Statue of Hygieia within a shrine

Hygieia was a daughter of Asklepios and the goddess of health, cleanliness and hygiene in Greek and Roman mythology.


5th century BCE

During the 5th century BCE statues of Hygieia, as well as other gods, littered the landscape of ancient Greece.[1]

1st century BCE

In the 1st century BCE, a shrine containing her statue was erected in the Green Mountains region of Libya. Unfortunately, the place was plagued by snakes.[2]

Behind the scenes

Aesclepiadae is a term used to refer to a group of people following Asclepius; in mythology, 'Aesclepiadae' includes all the sons and daughters of Asclepius. Among humans, the term was used of physicians, banding them together as a "clan of Aesclepiadae".[3]

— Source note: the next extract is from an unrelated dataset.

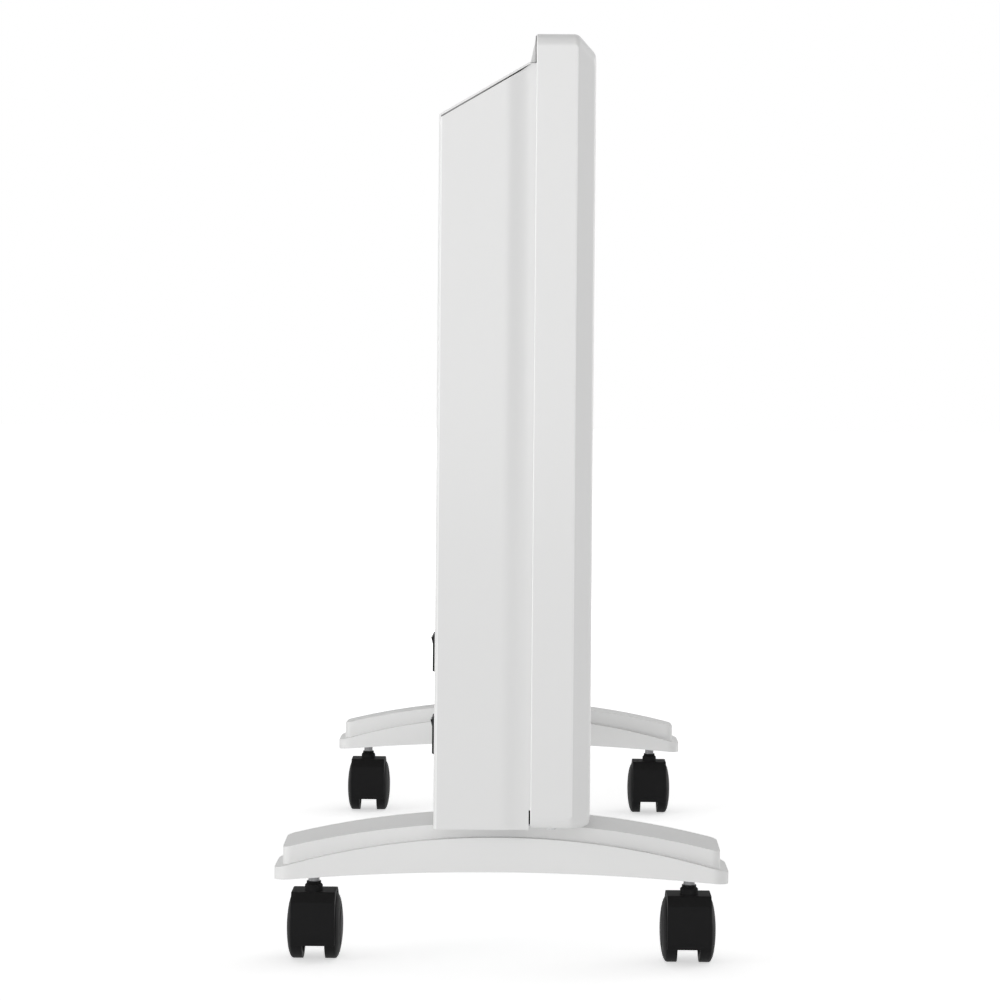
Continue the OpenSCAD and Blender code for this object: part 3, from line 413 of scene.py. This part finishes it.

The statue used in Assassin's Creed: Origins for Hygieia is based on Pietro Bazzanti's 19th century sculpture of the Greek goddess Hebe. In the same game, the same statue was used for Cyrene, and for Demeter and Nemesis in Assassin's Creed: Odyssey.

In Assassin's Creed: Odyssey, the relief featuring Asklepios and Hygieia feeding snakes is based on a Roman marble relief from 2nd century AD, making its presence anachronistic. The relief featuring Asklepios, Hygieia, and people with a bull is based on Pentelic marble sculpture from 4th century BCE.